A study of the wind flow on the area has been carried out using wind atlas analysis and application programme (WAsP) and AVENU simulation codes. Work has been done to further improve the orography and the roughness descriptions (adjustment and integration of the digitized contour lines, investigations on the spot). Predictions obtained from the models have been compared with the measured values.

According to first results, substantial improvements appear to be necessary if codes have to be utility tools for micrositing in complex terrain. Wind data so far collected at Acqua Spruzza might be used for this purpose within the framework of the extension of this project. Diskettes with these data are ready to be prepared as soon as a suitable format is agreed.

Wind measurements are being recorded on a hill facing prevailing winds, near the Mediterrean sea at Narbonne. The hill is situated in the north face of La Clape mountains, facing Tramontana winds. The upwind plain is very flat over more then 5 km, its altitude is 4 m above sea level; the hill summit is a 150 m above sea level, which gives an altitude difference of 145m and an average upwind slope greater then 0.2. Along hill slopes the ground is covered with bushes, vineyards and small pines. The plain is typically an open country around the reference site with some buildings and hedges.

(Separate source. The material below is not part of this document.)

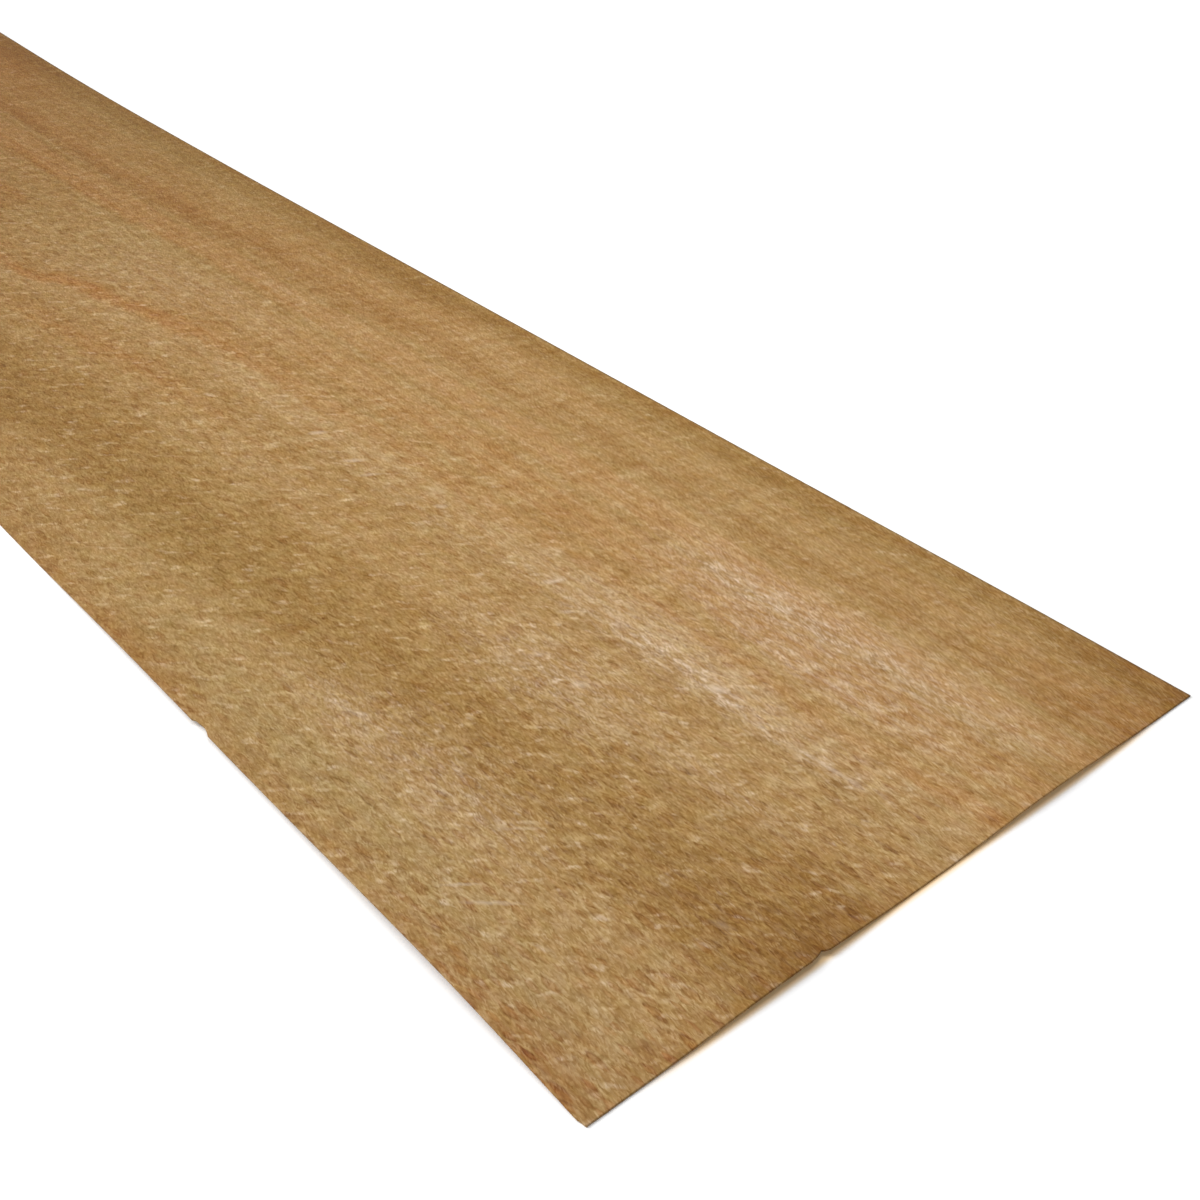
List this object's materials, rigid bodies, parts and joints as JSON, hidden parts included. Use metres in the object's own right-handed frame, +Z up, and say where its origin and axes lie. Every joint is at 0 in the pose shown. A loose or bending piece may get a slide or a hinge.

In the plain, a reference mast of 24 m height is equipped 2 levels (10 m and 24 m) with respectively a vane propeller anemometer and a 3 directoral Gill propeller anemometer and temperature sensors. Mean wind speed, variances and direction are calculated with an average time of 10 minutes and recorded every hour. On the summit, a 40 m high mast has been erected and equipped at 3 levels:
at 10 m a vane propeller and a ventilated temperature sensor;
at 24 m a 3 directional Gill propeller;
at 40 m, a sonic anemometer and another ventilated temperature sensor. At the hill summit, wind speed is logged continuously with a scanning rate of 16 Hz for the sonic anemometer and 4 Hz for the propeller anemometers. Data are stored on optical disks that allows one month of continuous record.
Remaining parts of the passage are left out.